High Areal Capacitance and Rate Capability of 3D-Printed Thick Electrodes with Optimized Conductive Networks from the Core–Sheath Structure

Material extrusion 3D printing has received enormous attention to potentially overcome its limits by tailoring and designing thick electrodes. In this work, we prepared a thick reduced graphene oxide/carbon nanotube-reduced graphene oxide/carbon nanotubes/manganese oxide@carbon nanotubes (rGC-rGCMC) electrode with controlled lattice architectures, core-sheath structure, and hierarchical porosity by material coaxial extrusion 3D printing, freeze-drying, and thermal treatment.
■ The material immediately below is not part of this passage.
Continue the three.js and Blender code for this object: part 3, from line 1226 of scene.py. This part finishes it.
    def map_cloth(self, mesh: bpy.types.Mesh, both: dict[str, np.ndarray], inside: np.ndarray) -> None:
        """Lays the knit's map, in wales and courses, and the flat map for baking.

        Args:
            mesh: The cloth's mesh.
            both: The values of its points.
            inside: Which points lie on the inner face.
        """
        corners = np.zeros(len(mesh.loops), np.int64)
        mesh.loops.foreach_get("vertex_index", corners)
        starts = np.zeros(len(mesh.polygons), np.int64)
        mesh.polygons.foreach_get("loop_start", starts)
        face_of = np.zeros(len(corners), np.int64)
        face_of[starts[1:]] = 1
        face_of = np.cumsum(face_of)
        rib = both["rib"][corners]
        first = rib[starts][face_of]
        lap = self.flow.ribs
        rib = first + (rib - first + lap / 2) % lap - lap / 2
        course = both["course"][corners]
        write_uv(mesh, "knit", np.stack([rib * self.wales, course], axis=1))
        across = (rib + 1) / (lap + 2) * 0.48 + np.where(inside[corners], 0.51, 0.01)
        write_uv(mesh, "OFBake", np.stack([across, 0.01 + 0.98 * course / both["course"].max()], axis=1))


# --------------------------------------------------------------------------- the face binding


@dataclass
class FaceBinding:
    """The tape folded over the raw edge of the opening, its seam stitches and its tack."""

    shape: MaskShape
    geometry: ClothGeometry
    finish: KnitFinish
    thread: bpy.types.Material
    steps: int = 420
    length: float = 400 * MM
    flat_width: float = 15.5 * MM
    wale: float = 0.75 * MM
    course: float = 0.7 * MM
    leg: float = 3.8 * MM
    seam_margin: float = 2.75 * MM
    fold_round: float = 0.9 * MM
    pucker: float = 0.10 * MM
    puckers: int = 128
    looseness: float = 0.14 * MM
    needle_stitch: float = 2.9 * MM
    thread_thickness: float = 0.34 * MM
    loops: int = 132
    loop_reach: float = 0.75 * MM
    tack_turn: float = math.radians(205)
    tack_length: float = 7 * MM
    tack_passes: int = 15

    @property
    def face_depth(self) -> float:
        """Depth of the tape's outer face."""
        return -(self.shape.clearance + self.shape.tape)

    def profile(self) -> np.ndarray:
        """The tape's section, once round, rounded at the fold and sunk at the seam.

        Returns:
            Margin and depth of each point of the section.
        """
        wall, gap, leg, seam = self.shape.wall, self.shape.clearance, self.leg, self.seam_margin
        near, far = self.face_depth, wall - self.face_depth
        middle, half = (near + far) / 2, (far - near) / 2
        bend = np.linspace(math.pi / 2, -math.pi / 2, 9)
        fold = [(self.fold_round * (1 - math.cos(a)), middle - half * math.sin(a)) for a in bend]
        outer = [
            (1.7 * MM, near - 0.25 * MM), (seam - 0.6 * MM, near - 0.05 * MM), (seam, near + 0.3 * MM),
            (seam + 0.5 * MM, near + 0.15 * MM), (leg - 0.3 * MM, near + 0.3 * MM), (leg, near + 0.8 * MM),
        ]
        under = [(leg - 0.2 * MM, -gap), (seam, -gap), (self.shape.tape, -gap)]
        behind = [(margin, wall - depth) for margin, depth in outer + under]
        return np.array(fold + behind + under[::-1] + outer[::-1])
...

The volume ratios of core to sheath, including 100%-0%, 0%-100%, 20%-80%, 30%-70%, 40%-60%, and 50%-50%, were designed to investigate the influences of the core-sheath structure on thick electrodes. The electrodes with a core-sheath volume ratio of 30%-70% electrodes exhibited an enhanced areal specific capacitance of 588.27 mF cm^-2 (39.48 F g^-1) at a scan rate of 0.5 mA cm^-2. All capacitance decays from core-sheath electrodes (20%-80%, 30%-70%, 40%-60%, and 50%-50%) were smaller than those from rGCMC (0%-100%) electrodes, indicating the improved rate capability from the core-sheath structure. On comparison of 30%-70% core-sheath electrodes with electrodes made of a homogeneous 30% rGC and 70% rGCMC mixture (30%+70%), lower capacitance (382.27 mF cm^-2 and 25.66 F g^-1 at 0.5 mA cm^-2) of the 30%+70% mixture electrode without a core-sheath structure suggested less efficiency to harvest electrons from the redox reactions. Electrochemical impedance spectroscopy (EIS) data further supported and explained the resistances of thick electrodes with different volume ratios.